The comparisons between the two pitchers are just ridiculous as they almost have nothing in common. When attempting to initially compare Happ and Kendrick, they pitch from completely different sides of the plate, and they share only one pitch. When comparing their rookie seasons, Happ had a better era, more innings, less hits per inning, more strikeouts per inning, less walks per inning, do I need to go on. How about PRAR, the measure of total value a pitcher provides, is the best utility when comparing pitchers. Happ's 2009 PRAR (41)was almost double that of Kendrick's 2007 PRAR (21).
It is true about how rookies can appear as if they are overachieving based on the league's lack of familiarity to the player. But that has to be viewed as the exception to the rule, not the rule itself.
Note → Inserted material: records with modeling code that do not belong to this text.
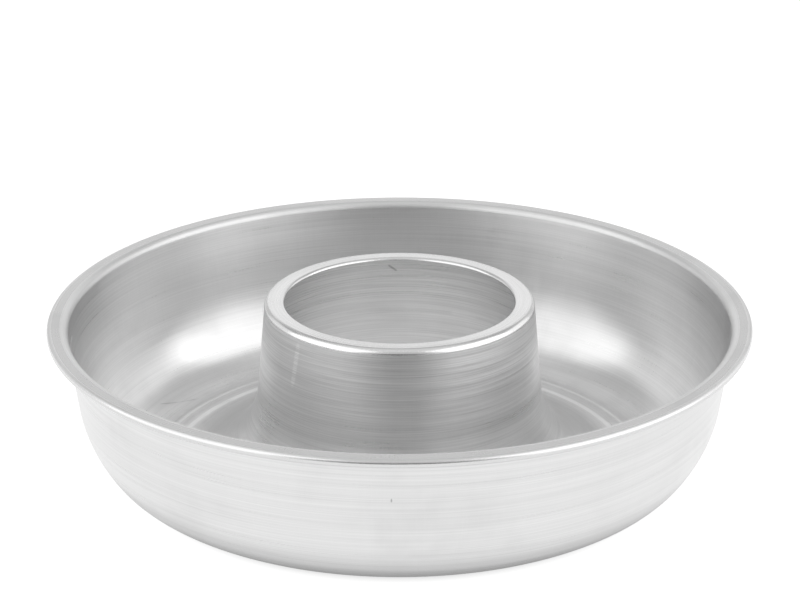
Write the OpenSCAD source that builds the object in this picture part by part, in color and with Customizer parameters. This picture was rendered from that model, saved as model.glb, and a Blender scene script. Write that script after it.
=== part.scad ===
// Ring cake pan, spun from one disc of aluminium sheet.
// The sheet's section is one path of straight runs and bends along its mid-line,
// from the hole in the tube's top to the end of the curled rim, given one thickness.
// The pan stands on the flat ring under its floor, and its axis is Z.

/* [Sheet] */
// Thickness of the aluminium
sheet_t = 0.9; // [0.6:0.1:1.4]

/* [Rim] */
// Diameter of the rim over its curled edge
rim_d = 280; // [264:1:320]
// Height of the flat rim above the table
rim_h = 63.6; // [52:0.2:90]
// Width of the rim, from the wall's inner face to the outer edge
rim_w = 8; // [7:0.1:12]
// Outside diameter of the curled edge
curl_d = 3.2; // [3:0.1:4.4]
// How far round the edge is curled, in degrees
curl_turn = 270; // [180:5:280]
// Radius where the wall bends out into the rim, on the food side
mouth_r = 3; // [1.6:0.1:4]

/* [Wall] */
// Lean of the wall from upright, in degrees
wall_lean = 7.8; // [3:0.2:10]
// Outside radius of the corner between floor and wall
corner_r = 26; // [18:0.5:30]
// How far that corner turns before the side's wider sweep takes over, in degrees
corner_turn = 54; // [44:1:60]
// Outside radius of the side's wider sweep
side_r = 48.3; // [38:0.1:58]

/* [Tube] */
// Outside diameter of the tube's top, measured at the sharp corner
tube_d = 107.4; // [88:0.2:110]
// Height of the tube's top above the table
tube_h = 69.7; // [56:0.1:96]
// Lean of the tube's side from upright, in degrees
tube_lean = 5; // [2:0.5:7]
// Radius of the sweep from the tube down to the floor, on the food side
foot_r = 35.5; // [20:0.5:40]
// Radius of the tube's shoulder, on the food side
shoulder_r = 2.6; // [1.6:0.1:3]
// Width of the flat top round the hole, from the tube's sharp corner to the hole
top_w = 7.9; // [7:0.1:16]
// Radius of the droop that piercing leaves round the hole, on the food side
lip_r = 1.4; // [1.2:0.1:2.5]
// How far that droop turns down, in degrees
lip_turn = 55; // [5:1:60]

/* [Floor] */
// Least width of the flat ring that the pan stands on
stand_w = 3; // [2:0.5:6]

/* [Hidden] */
// How far a bend's flats may lie inside the true arc
bend_gap = 0.02;
// Number of flats round the pan
revolve_fn = 120;

half_t = sheet_t / 2;
mouth_in_r = rim_d / 2 - rim_w;

// Bend from wall to rim, and the curled edge
mouth_c = [
    mouth_in_r + mouth_r * (1 - sin(wall_lean)) / cos(wall_lean),
    rim_h - mouth_r
];
curl_c = [rim_d / 2 - curl_d / 2, rim_h - curl_d / 2];

// The side's sweep touches the wall, and the corner touches the sweep and the table
corner_end = 90 - corner_turn;
side_z = corner_r + (side_r - corner_r) * sin(corner_end);
side_c = [
    mouth_in_r + (sheet_t - side_r) / cos(wall_lean) + (side_z - rim_h) * tan(wall_lean),
    side_z
];
corner_c = side_c + polar(side_r - corner_r, -corner_end);

// The tube's hole and shoulder, and the sweep at its foot, as wide as the floor has room for
hole_r = tube_d / 2 - top_w;
lip_c = [hole_r + lip_r * sin(lip_turn), tube_h - lip_r];
shoulder_c = [
    tube_d / 2 - shoulder_r * (1 - sin(tube_lean)) / cos(tube_lean),
    tube_h - shoulder_r
];
foot_room = (corner_c.x - stand_w - tube_d / 2) * cos(tube_lean) - (tube_h - sheet_t) * sin(tube_lean);
foot_fit_r = min(foot_r, foot_room / (1 - sin(tube_lean)));
foot_c = [
    tube_d / 2 + (foot_fit_r + (tube_h - sheet_t - foot_fit_r) * sin(tube_lean)) / cos(tube_lean),
    sheet_t + foot_fit_r
];

function polar(radius, angle) = radius * [cos(angle), sin(angle)];

// A bend of the path about a centre, as pairs of a mid-line point and the way to the
// food side: face is 1 where the food side is the bend's outside and -1 where it is its inside
function bend(centre, radius, from, to, face) =
    let (
        step = 2 * acos(1 - bend_gap / radius),
        steps = ceil(abs(to - from) / step)
    )
    [for (i = [0 : steps])
        let (angle = from + (to - from) * i / steps)
        [centre + polar(radius, angle), face * polar(1, angle)]];

function tube_path() = concat(
    bend(lip_c, lip_r - half_t, 90 + lip_turn, 90, 1),
    bend(shoulder_c, shoulder_r - half_t, 90, tube_lean, 1),
    bend(foot_c, foot_fit_r + half_t, 180 + tube_lean, 270, -1)
);

function wall_path() = concat(
    bend(corner_c, corner_r - half_t, -90, -corner_end, -1),
    bend(side_c, side_r - half_t, -corner_end, -wall_lean, -1)
);

function rim_path() = concat(
    bend(mouth_c, mouth_r - half_t, 180 - wall_lean, 90, 1),
    bend(curl_c, curl_d / 2 - half_t, 90, 90 - curl_turn, 1)
);

// Closed outline of the sheet: out along the food side and back along the underside
module sheet_section() {
    path = concat(tube_path(), wall_path(), rim_path());
    last = len(path) - 1;
    polygon([
        for (i = [0 : last]) path[i][0] + half_t * path[i][1],
        for (i = [last : -1 : 0]) path[i][0] - half_t * path[i][1]
    ]);
}

module pan() {
    color("silver")
        rotate_extrude($fn = revolve_fn)
            sheet_section();
}

pan();
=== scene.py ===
# %% [markdown]
# # A ring cake pan, spun from aluminium sheet
# The real pan is one disc of aluminium, pressed over a former and turned on a lathe.
# There is nothing to assemble, so the lesson is about three other things: giving a
# thin sheet its exact section, making bare metal look turned and handled, and building
# a studio for it, because metal has no colour of its own and shows its surroundings.

# %% Load the frame and note the size of the solid model
from math import acos, atan2, ceil, cos, degrees, pi, radians, sin, tan

import bpy
from mathutils import Matrix, Vector


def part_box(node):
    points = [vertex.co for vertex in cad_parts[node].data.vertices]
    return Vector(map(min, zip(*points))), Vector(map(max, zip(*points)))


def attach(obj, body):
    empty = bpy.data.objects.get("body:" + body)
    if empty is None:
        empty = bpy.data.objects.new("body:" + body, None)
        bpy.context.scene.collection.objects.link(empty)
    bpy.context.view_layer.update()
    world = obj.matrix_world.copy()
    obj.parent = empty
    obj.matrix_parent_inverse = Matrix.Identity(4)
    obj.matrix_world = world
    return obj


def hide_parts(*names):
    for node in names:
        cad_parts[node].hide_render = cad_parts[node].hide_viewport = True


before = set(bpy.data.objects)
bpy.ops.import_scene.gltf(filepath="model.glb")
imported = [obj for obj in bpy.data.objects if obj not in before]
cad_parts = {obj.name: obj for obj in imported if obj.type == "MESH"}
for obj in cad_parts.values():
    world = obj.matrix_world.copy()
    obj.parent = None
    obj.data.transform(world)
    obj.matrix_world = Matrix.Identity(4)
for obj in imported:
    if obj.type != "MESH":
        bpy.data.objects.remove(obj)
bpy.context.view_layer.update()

# %% [markdown]
# ## The camera
# The camera comes first, since every later choice is judged through it. Its place was
# found by fitting the ellipses of the rim and the tube: a long lens from about a metre
# away, looking down at 22 degrees. Aiming by eye would be quicker, but on a round thing
# an error of one degree shows at once, as a rim that is too open or too flat. The
# picture is taken as 800 pixels wide.

# %% Place the camera
picture_w = 800
focal_px = 2666.3
sensor_mm = 36.0
camera_place = Vector((0.0, -0.98771, 0.45936))
camera_dip = radians(21.563)
camera_roll = radians(0.0703)
pan_off_centre_px = 0.47


def make_camera():
    data = bpy.data.cameras.new("camera")
    data.sensor_width = sensor_mm
    data.lens = focal_px / picture_w * sensor_mm
    camera = bpy.data.objects.new("camera", data)
    yaw = -atan2(pan_off_centre_px, focal_px)
    turn = (
        Matrix.Rotation(yaw, 4, "Z")
        @ Matrix.Rotation(pi / 2 - camera_dip, 4, "X")
        @ Matrix.Rotation(-camera_roll, 4, "Z")
    )
    camera.matrix_world = Matrix.Translation(camera_place) @ turn
    bpy.context.scene.collection.objects.link(camera)
    bpy.context.scene.camera = camera
    return camera


camera = make_camera()
print("lens:", round(camera.data.lens, 1), "mm")

# %% [markdown]
# ## The section of the sheet
# Cut the pan in half and the cut is one thin ribbon: from the hole it runs over the
# tube's top, down the tube, sweeps along the floor, climbs the wall, turns out into the
# rim and curls under. A ribbon of straight runs and bends is best written as the path of
# its mid-line, with the way to the food side kept beside each point. Both faces then come
# from one list, and the thickness cannot drift. The overall sizes are read from the
# frame, and the rest repeat the solid model's, in metres. Only the edge of the hole turns
# down a little further here, as its bright line asks for.

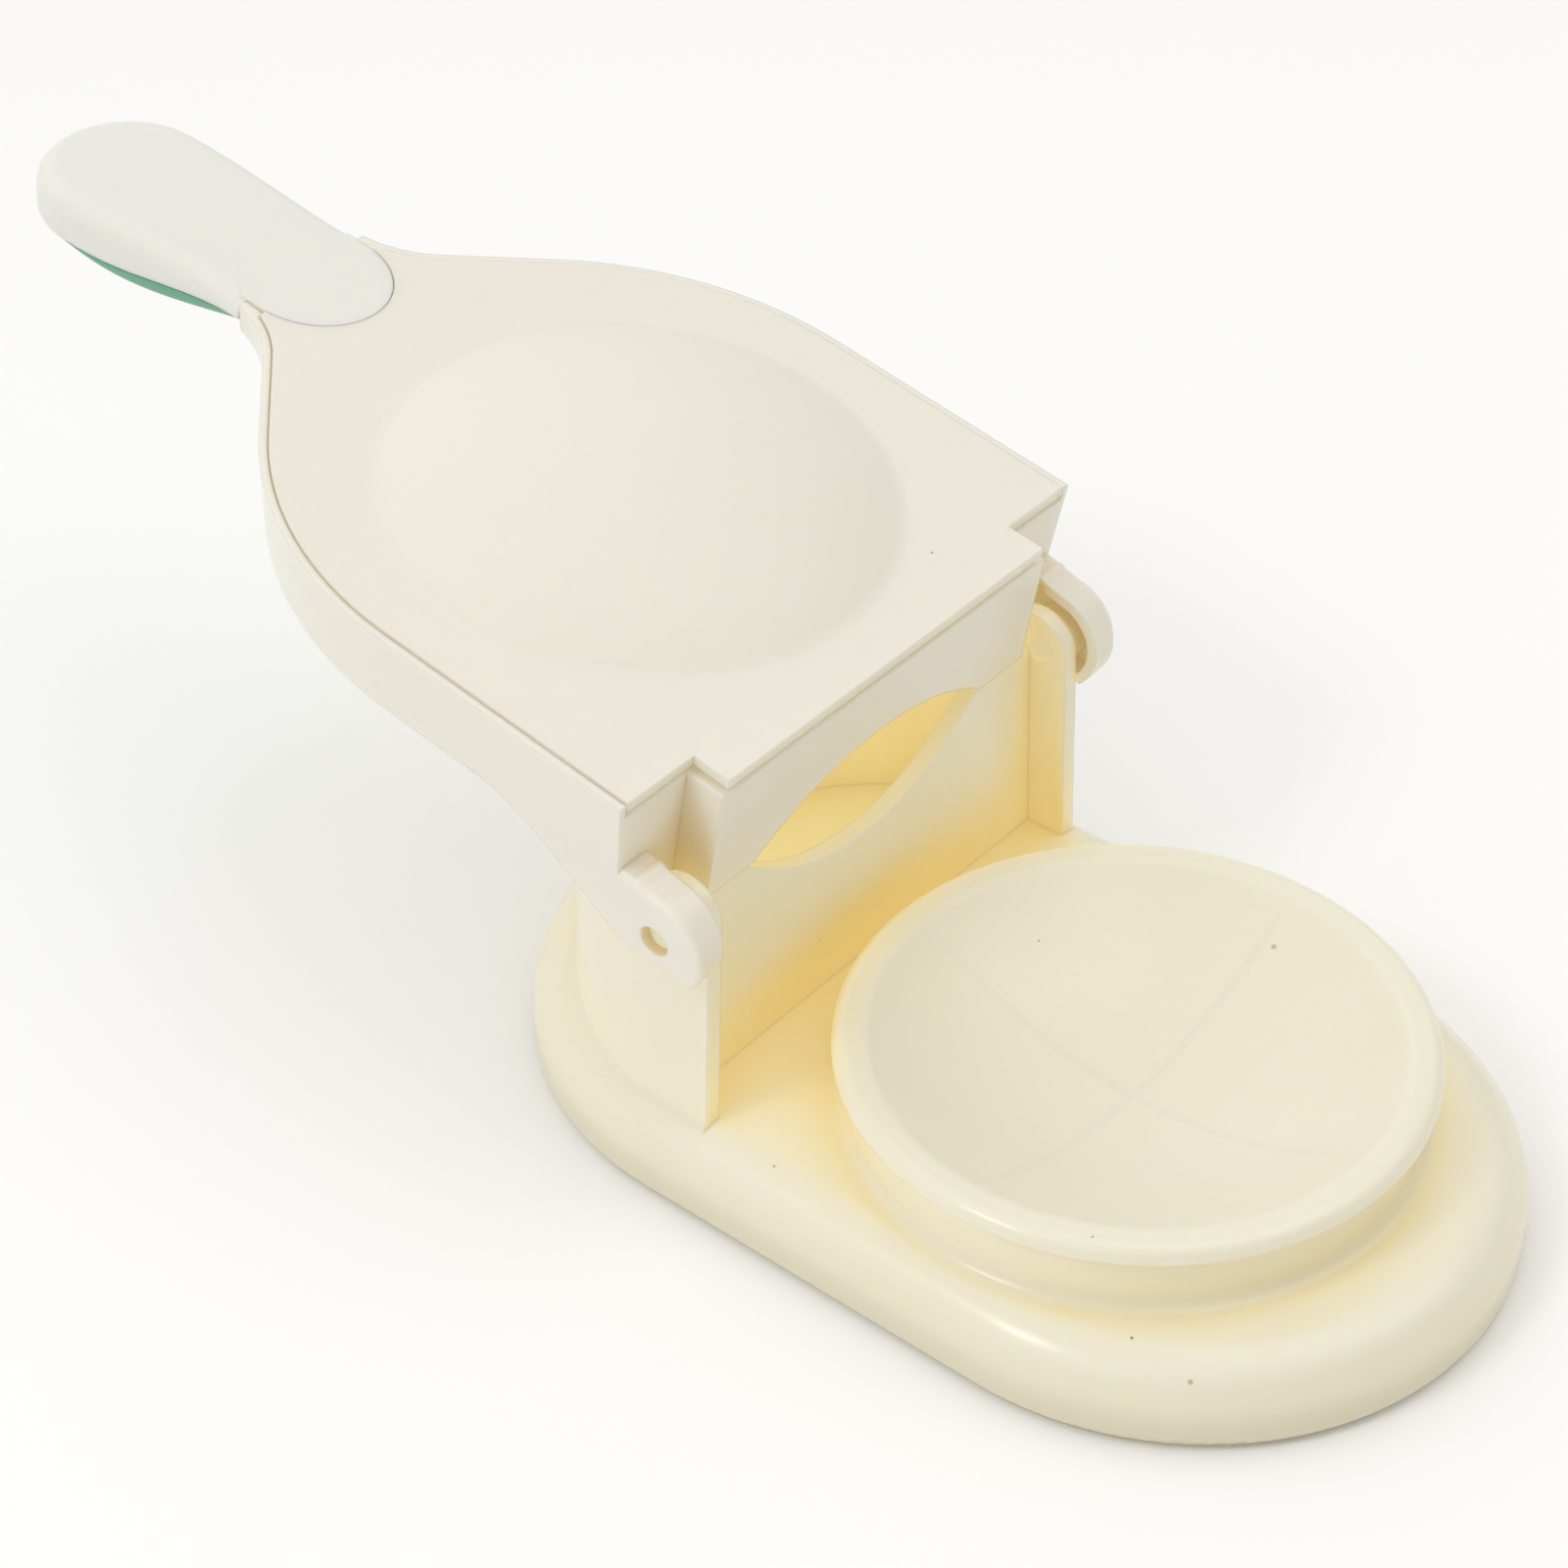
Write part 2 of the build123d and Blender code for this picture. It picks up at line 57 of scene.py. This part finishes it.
def mouldedPlastic(name, look, marks=None):
    material, tree = newMaterial(name)
    place = addNode(tree, "ShaderNodeTexCoord").outputs["Object"]

    # cloudy tone of a thick wall, with no edge to it
    cloud = addNode(tree, "ShaderNodeTexNoise", {
        "Scale": 1 / (look["cloud"] * mm), "Detail": 1.0, "Roughness": 0.4,
    }, {"Vector": place})
    colour = addNode(tree, "ShaderNodeMix", {
        "data_type": "RGBA", 6: hexLinear(look["colour"]), 7: hexLinear(look["tone"]),
    }, {0: cloud.outputs["Fac"]}).outputs[2]
    if marks:
        colour = marks(tree, place, colour)

    # painted shade: near the worktop the moulding is painted a little darker, where less light comes back
    # from the worktop
    height = addNode(tree, "ShaderNodeSeparateXYZ", None, {0: place}).outputs[2]
    foot = addNode(tree, "ShaderNodeMapRange", {
        "interpolation_type": "SMOOTHSTEP",
        "From Min": look["footFrom"] * mm, "From Max": look["footTo"] * mm,
        "To Min": look["footShadeAmount"], "To Max": 0.0,
    }, {"Value": height})
    colour = addNode(tree, "ShaderNodeMix", {
        "data_type": "RGBA", 7: hexLinear(look["footShadeColour"]),
    }, {0: foot.outputs[0], 6: colour}).outputs[2]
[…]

With more and more information available to players and coaches such as advanced statistics, scouting reports, and game film, it doesn't take long for the league to catch up to young players. It took the league less than 150 innings to catch up to Kendrick. If the league were to catch up to Happ, it would have happened already.
Kendrick failed in his second season because he didn't have enough reliable pitches to throw. Because of this, batters were able to sit on his sinker which allowed them to consistently hit Kendrick hard. Happ does not have this issue at all. Happ throws 4 quality pitches; a 4-seam fastball, cutter, changeup, and curveball. Happ also has the ability to throw all of these pitches for strikes. Like most pitchers he works off of his fastball, but what makes Happ so effective is that he throws two separate fastballs that have two separate motions. This does not allow hitters to square up on the ball, even if they are able to recognize fastball. Happ has shown the ability to work every area of the strikezone which makes him even harder to anticipate by batters. The way Happ pitches and approaches the game makes him very easy to compare to another Phillies ace. I mean Mariners ace. Yup, that's a Cliff Lee comparison. They both are lefthanded, throw the same exact pitches, and utilize all areas of the strikezone. If Happ had been in the starting rotation the entire season, Happ and Lee would have possessed the same 2009 VORP. The only reason that Lee holds a higher VORP over Happ is the difference in innings pitched. When Lee and Happ were at the same amount of innings, 166, they shared the same exact 2009 VORP of 46.7.
Another perception of Happ is that he possesses a low ceiling and is not going to improve from where he currently is. First of all, does Happ really need to improve any more from what he currently is? A 2.93 era is exactly Pedro Martinez's career era. I'd be o.k. with a Pedro Martinez era in the Phillies rotation. Obviously I am not comparing the two, just displaying how affective he's been.
Kyle Drabek was widely acknowledged as the best pitching prospect and had the highest ceiling in the Phillies' farm system. I am not disagreeing that he was the best pitching prospect in the Phillies' farm system. Fans and sportswriters all around the Philadelphia area will claim that Drabek is the better of the two down the road. I beg to differ, again. Drabek has an overpowering fastball and an amazing curveball, but that is about it as his changeup is a mediocre pitch at best. I do believe that Drabek will be a very good major league pitcher, but if you compare his minor league numbers to Happ's, they don't appear as impressive as many would think. Up to this point in Drabek's career, he has posted a 3.70 era, 8.1 H/9, 3.2 BB/9, and 7.6 SO/9. Throughout Happ's minorleague career, he posted a 3.34 era, 7.5 H/9, 3.5 BB/9, and 9.3 SO/9. As you can see, Happ has outperformed Drabek in almost every possible pitching statistic. Drabek could have a better career than Happ in the end, but based on their minorleague careers, it shouldn't be concluded that Drabek was the better long-term option.
Obviously not all Philadelphia fans have these opinions of Happ, but the beliefs do exist and I felt the need to address it, and shut them down.